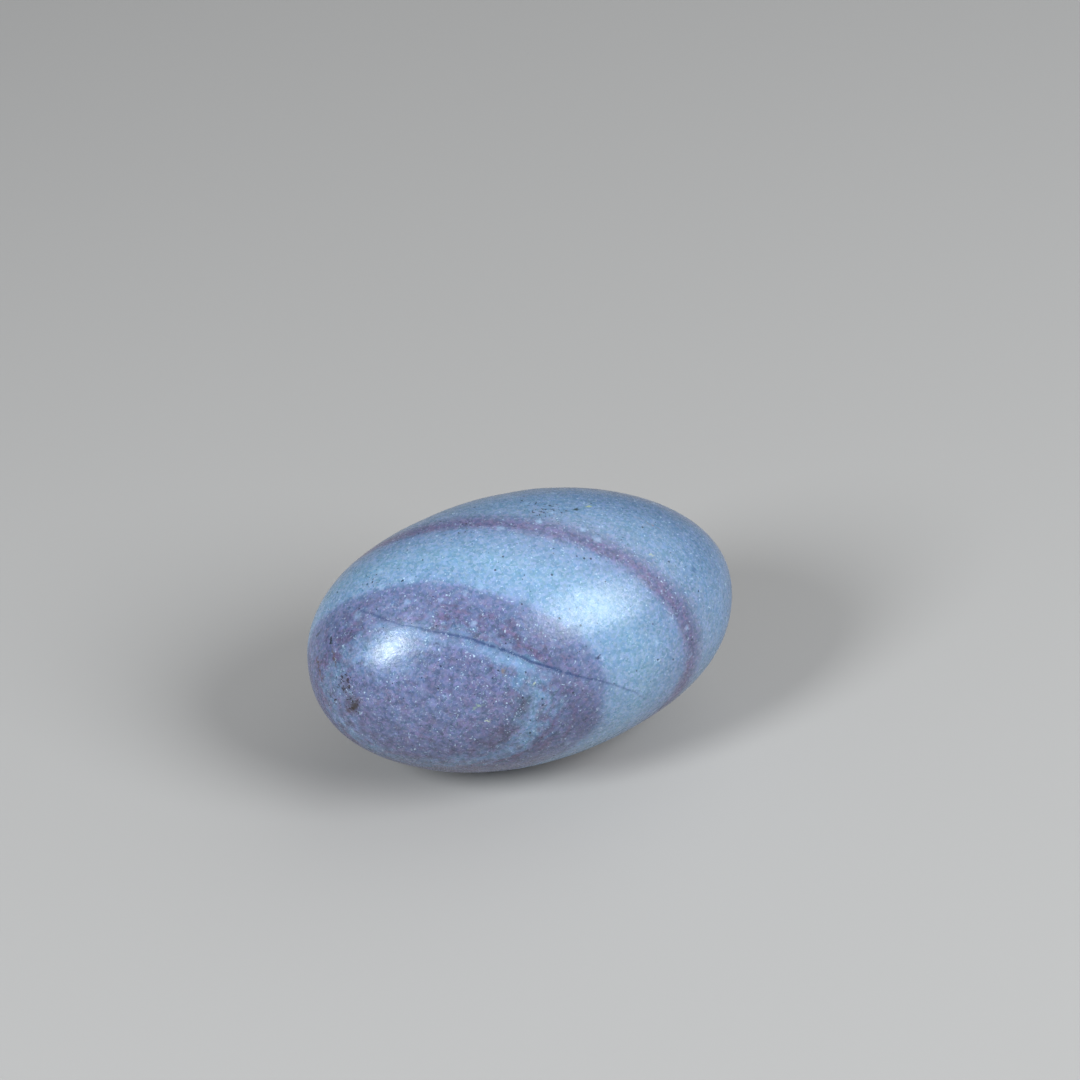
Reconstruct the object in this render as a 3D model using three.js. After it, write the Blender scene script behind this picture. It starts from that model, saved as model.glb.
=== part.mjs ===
// A shiva lingam stone: a river pebble of banded, fine-grained quartz rock, rubbed by hand to an
// egg-long form and a satin polish. It is one solid piece. It lies on its side, on a small spot
// that wear has flattened, and an old hairline fissure runs slantwise along its front.
// Millimetres, +Z up, long axis along X. The origin is at the centre of the base.
import * as THREE from "three";

const { lerp, degToRad, clamp, smoothstep } = THREE.MathUtils;

// The stone's driving sizes: an ellipsoid a little lower than it is wide.
const LENGTH = 50;
const WIDTH = 31.4;
const HEIGHT_TO_WIDTH = 0.955;
const HALF = new THREE.Vector3(LENGTH / 2, WIDTH / 2, (WIDTH * HEIGHT_TO_WIDTH) / 2);

// How deep the flat spot that it rests on is worn.
const REST_WEAR = 0.15;

// Low swells and flats left by the river and the rubbing. Each points from the stone's centre
// toward its place on a unit ball, rises (or sinks) by so much, and fades out over SWELL_SPREAD.
const SWELL_SPREAD = 0.34;
const SWELLS = [
  { toward: [-0.98, 0.21, 0.03], rise: -0.6 }, // the left end, worn blunt
  { toward: [-0.85, 0.44, 0.3], rise: 0.53 }, // the shoulder behind it
  { toward: [0.96, -0.28, 0.01], rise: -0.29 }, // the right end
  { toward: [0.96, -0.05, 0.27], rise: 0.45 }, // the crown of the right end
  { toward: [0.82, -0.51, -0.27], rise: 0.19 }, // the right end's low front
  { toward: [0.39, -0.7, -0.61], rise: -0.31 }, // a flat low on the front
  { toward: [-0.25, 0.85, -0.45], rise: -0.35 }, // a flat low on the back
  { toward: [0.5, 0.8, -0.2], rise: 0.3 }, // a swell on the back
];

// The skin is laid out in rings of latitude around the fracture's pole, which is the fracture's
// normal seen on the unit ball. Longitude 0 is the front, and it grows toward the right.
const POLE = new THREE.Vector3(0.697, 0.429, 0.574).normalize();
const FRONT = new THREE.Vector3(0, -1, 0).projectOnPlane(POLE).normalize();
const SIDE = new THREE.Vector3().crossVectors(POLE, FRONT);

// The fissure keeps to one latitude but for a slight waver, so many waves to the whole ring. It
// tapers out at both ends.
const FISSURE_LATITUDE = degToRad(-12);
const FISSURE_WAVER = degToRad(0.75);
const FISSURE_WAVES = 7;
const FISSURE_CREST = degToRad(4);
const FISSURE_START = degToRad(-95);
const FISSURE_END = degToRad(26);
const FISSURE_HALF_WIDTH = 0.2;
const FISSURE_TIP_SHARE = 0.4;
const FISSURE_DEPTH = 0.3;

// Rings between the fissure and each pole, and facets around a ring: facets of about FACET.
// Past the fissure's ends the two rings beside it open out to that spacing over SPREAD_OUT.
const RINGS_ABOVE = 24;
const RINGS_BELOW = 18;
const FACETS_AROUND = 108;
const FACET = 1.2;
const SPREAD_OUT = degToRad(40);

// The point of the skin for a direction on the unit ball, sunk by a depth along its normal.
function skinAt(direction, depth = 0) {
  const normal = direction.clone().divide(HALF).normalize();
  let rise = -depth;
  for (const swell of SWELLS) {
    const away = direction.distanceToSquared(new THREE.Vector3(...swell.toward).normalize());
    rise += swell.rise * Math.exp(-away / (2 * SWELL_SPREAD ** 2));
  }
  return direction.clone().multiply(HALF).addScaledVector(normal, rise);
}

function directionAt(latitude, longitude) {
  return new THREE.Vector3()
    .addScaledVector(POLE, Math.sin(latitude))
    .addScaledVector(FRONT, Math.cos(latitude) * Math.cos(longitude))
    .addScaledVector(SIDE, Math.cos(latitude) * Math.sin(longitude));
}

// How open the fissure is at a longitude: 1 in the middle of its run and 0 past its ends.
function fissureOpening(longitude) {
  const share = clamp((longitude - FISSURE_START) / (FISSURE_END - FISSURE_START), 0, 1);
  return Math.sin(Math.PI * share);
}

// One line of the skin from the upper pole to the lower one, without the poles. On its way it
// goes down into the fissure and out again.
function meridian(longitude) {
  const open = fissureOpening(longitude);
  const waver = FISSURE_WAVER * Math.cos(FISSURE_WAVES * (longitude - FISSURE_CREST));
  const valley = FISSURE_LATITUDE + waver;
  const pastEnd = Math.max(FISSURE_START - longitude, longitude - FISSURE_END);
  const halfWidth = FISSURE_HALF_WIDTH * Math.max(open, FISSURE_TIP_SHARE);
  const lip = lerp(halfWidth, FACET, smoothstep(pastEnd, 0, SPREAD_OUT)) / HALF.y;
  const points = [];
  for (let i = 1; i <= RINGS_ABOVE; i++) {
    const latitude = lerp(Math.PI / 2, valley + lip, i / RINGS_ABOVE);
    points.push(skinAt(directionAt(latitude, longitude)));
  }
  points.push(skinAt(directionAt(valley, longitude), FISSURE_DEPTH * open));
  for (let i = 0; i < RINGS_BELOW; i++) {
    const latitude = lerp(valley - lip, -Math.PI / 2, i / RINGS_BELOW);
    points.push(skinAt(directionAt(latitude, longitude)));
  }
  return points;
}

// The whole skin: the meridians side by side, joined to a point at each pole.
function pebbleGeometry() {
  const corners = [];
  for (let i = 0; i < FACETS_AROUND; i++) {
    corners.push(...meridian((2 * Math.PI * i) / FACETS_AROUND - Math.PI));
  }
  const perMeridian = corners.length / FACETS_AROUND;
  const upperPole = corners.push(skinAt(POLE)) - 1;
  const lowerPole = corners.push(skinAt(POLE.clone().negate())) - 1;
  const triangles = [];
  for (let i = 0; i < FACETS_AROUND; i++) {
    const here = i * perMeridian;
    const next = ((i + 1) % FACETS_AROUND) * perMeridian;
    triangles.push(upperPole, here, next);
    for (let j = 0; j < perMeridian - 1; j++) {
      triangles.push(here + j, here + j + 1, next + j);
      triangles.push(next + j, here + j + 1, next + j + 1);
    }
    triangles.push(lowerPole, next + perMeridian - 1, here + perMeridian - 1);
  }
  const geometry = new THREE.BufferGeometry();
  const coordinates = corners.flatMap((corner) => corner.toArray());
  geometry.setAttribute("position", new THREE.Float32BufferAttribute(coordinates, 3));
  geometry.setIndex(triangles);
  return geometry;
}

// Wears off what lies lower than the rest spot, and stands the stone on the origin.
function wearFlatAndStand(geometry) {
  geometry.computeBoundingBox();
  const restHeight = geometry.boundingBox.min.z + REST_WEAR;
  const position = geometry.getAttribute("position");
  for (let i = 0; i < position.count; i++) {
    position.setZ(i, Math.max(position.getZ(i), restHeight));
  }
  geometry.computeBoundingBox();
  const middle = geometry.boundingBox.getCenter(new THREE.Vector3());
  geometry.translate(-middle.x, -middle.y, -restHeight);
}

function makeStone() {
  const geometry = pebbleGeometry();
  wearFlatAndStand(geometry);
  geometry.computeVertexNormals();
  const satinStone = new THREE.MeshStandardMaterial({
    color: "#8ea3b8",
    roughness: 0.4,
    metalness: 0,
  });
  const stone = new THREE.Mesh(geometry, satinStone);
  stone.name = "stone";
  return stone;
}

const shivaLingam = new THREE.Group();
shivaLingam.add(makeStone());

export default shivaLingam;
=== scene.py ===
from math import radians

import bpy
import numpy as np
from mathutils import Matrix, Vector


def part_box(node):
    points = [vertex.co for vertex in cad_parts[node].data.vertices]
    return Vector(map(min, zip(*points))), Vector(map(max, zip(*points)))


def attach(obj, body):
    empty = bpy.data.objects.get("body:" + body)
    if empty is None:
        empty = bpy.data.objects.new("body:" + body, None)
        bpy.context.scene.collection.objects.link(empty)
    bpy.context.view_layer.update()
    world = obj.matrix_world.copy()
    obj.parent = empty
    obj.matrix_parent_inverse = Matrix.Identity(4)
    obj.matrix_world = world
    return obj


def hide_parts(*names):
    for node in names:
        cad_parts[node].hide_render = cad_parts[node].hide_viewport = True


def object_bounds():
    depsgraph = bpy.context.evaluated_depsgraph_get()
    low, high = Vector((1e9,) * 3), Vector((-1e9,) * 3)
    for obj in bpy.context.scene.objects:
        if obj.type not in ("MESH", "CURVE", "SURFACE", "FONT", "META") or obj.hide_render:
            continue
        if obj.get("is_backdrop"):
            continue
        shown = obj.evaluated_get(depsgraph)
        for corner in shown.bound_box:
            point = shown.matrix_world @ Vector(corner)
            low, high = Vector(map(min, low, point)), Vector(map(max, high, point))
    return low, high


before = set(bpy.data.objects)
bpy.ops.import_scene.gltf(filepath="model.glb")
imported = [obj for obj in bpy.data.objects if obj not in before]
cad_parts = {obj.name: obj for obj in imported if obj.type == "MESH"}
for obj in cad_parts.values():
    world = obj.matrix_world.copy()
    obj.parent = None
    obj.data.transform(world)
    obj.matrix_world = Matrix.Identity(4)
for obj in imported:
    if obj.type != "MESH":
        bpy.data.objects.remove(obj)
cad_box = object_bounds()


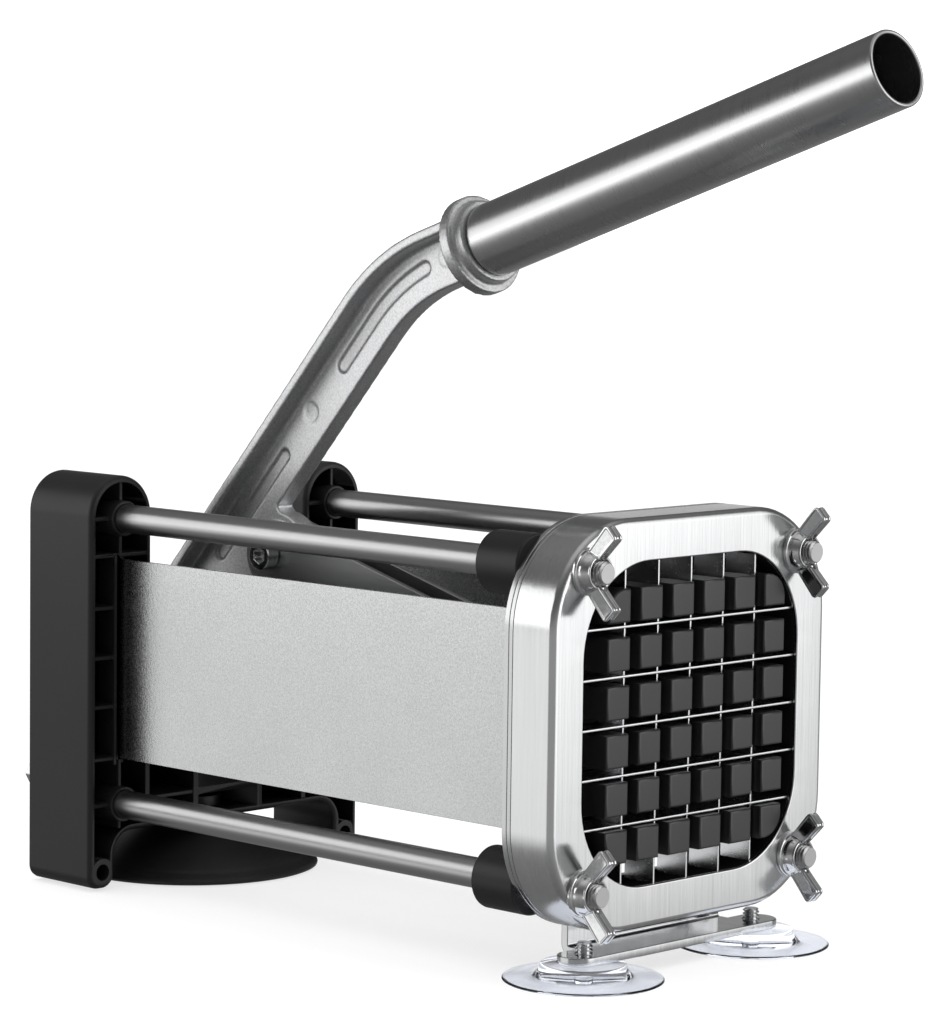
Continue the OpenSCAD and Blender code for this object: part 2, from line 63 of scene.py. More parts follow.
# ------------------------------------------------------------------ camera
az, el, roll, focal = 0.80083, 0.092006, 0.013259, 3764.7
fwd = Vector((math.sin(az) * math.cos(el), math.cos(az) * math.cos(el), -math.sin(el)))
right = Vector((math.cos(az), -math.sin(az), 0))
up = right.cross(fwd)
r2 = math.cos(roll) * right + math.sin(roll) * up
u2 = -math.sin(roll) * right + math.cos(roll) * up
cd = bpy.data.cameras.new("cam")
cam = bpy.data.objects.new("cam", cd)
bpy.context.scene.collection.objects.link(cam)
m = Matrix.Identity(4)
for i in range(3):
    m[i][0], m[i][1], m[i][2] = r2[i], u2[i], -fwd[i]
m.translation = W((-730.53, -630.42, 141.28))
cam.matrix_world = m
cd.sensor_fit = "VERTICAL"
cd.sensor_height = 24
cd.sensor_width = 24
cd.lens = 24 * focal / 1024
cd.clip_start, cd.clip_end = 0.05, 50
bpy.context.scene.camera = cam


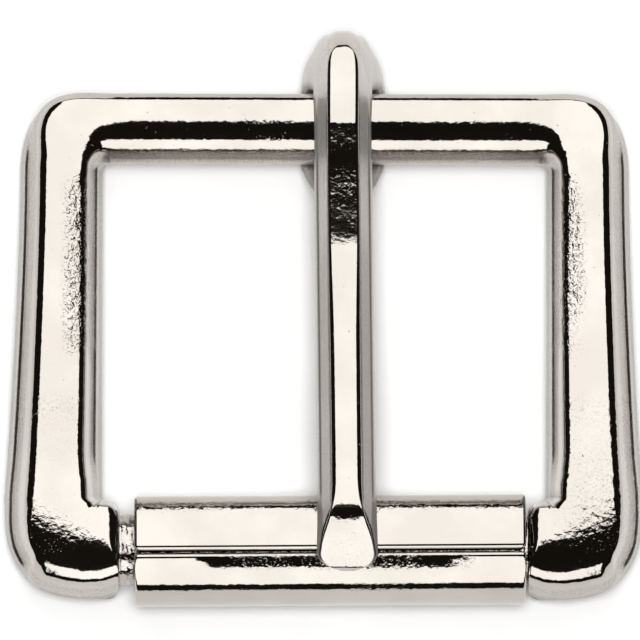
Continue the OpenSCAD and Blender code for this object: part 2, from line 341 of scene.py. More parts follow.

◆ WHAT YOU ARE ASKED TO DO
Give back exactly the lines running from the line that contains "return geometry;" through the line that contains "shown = obj.evaluated_get(depsgraph)", and nothing outside them.

◆ RESULT OF THE TASK
  return geometry;
}

// Wears off what lies lower than the rest spot, and stands the stone on the origin.
function wearFlatAndStand(geometry) {
  geometry.computeBoundingBox();
  const restHeight = geometry.boundingBox.min.z + REST_WEAR;
  const position = geometry.getAttribute("position");
  for (let i = 0; i < position.count; i++) {
    position.setZ(i, Math.max(position.getZ(i), restHeight));
  }
  geometry.computeBoundingBox();
  const middle = geometry.boundingBox.getCenter(new THREE.Vector3());
  geometry.translate(-middle.x, -middle.y, -restHeight);
}

function makeStone() {
  const geometry = pebbleGeometry();
  wearFlatAndStand(geometry);
  geometry.computeVertexNormals();
  const satinStone = new THREE.MeshStandardMaterial({
    color: "#8ea3b8",
    roughness: 0.4,
    metalness: 0,
  });
  const stone = new THREE.Mesh(geometry, satinStone);
  stone.name = "stone";
  return stone;
}

const shivaLingam = new THREE.Group();
shivaLingam.add(makeStone());

export default shivaLingam;
=== scene.py ===
from math import radians

import bpy
import numpy as np
from mathutils import Matrix, Vector


def part_box(node):
    points = [vertex.co for vertex in cad_parts[node].data.vertices]
    return Vector(map(min, zip(*points))), Vector(map(max, zip(*points)))


def attach(obj, body):
    empty = bpy.data.objects.get("body:" + body)
    if empty is None:
        empty = bpy.data.objects.new("body:" + body, None)
        bpy.context.scene.collection.objects.link(empty)
    bpy.context.view_layer.update()
    world = obj.matrix_world.copy()
    obj.parent = empty
    obj.matrix_parent_inverse = Matrix.Identity(4)
    obj.matrix_world = world
    return obj


def hide_parts(*names):
    for node in names:
        cad_parts[node].hide_render = cad_parts[node].hide_viewport = True


def object_bounds():
    depsgraph = bpy.context.evaluated_depsgraph_get()
    low, high = Vector((1e9,) * 3), Vector((-1e9,) * 3)
    for obj in bpy.context.scene.objects:
        if obj.type not in ("MESH", "CURVE", "SURFACE", "FONT", "META") or obj.hide_render:
            continue
        if obj.get("is_backdrop"):
            continue
        shown = obj.evaluated_get(depsgraph)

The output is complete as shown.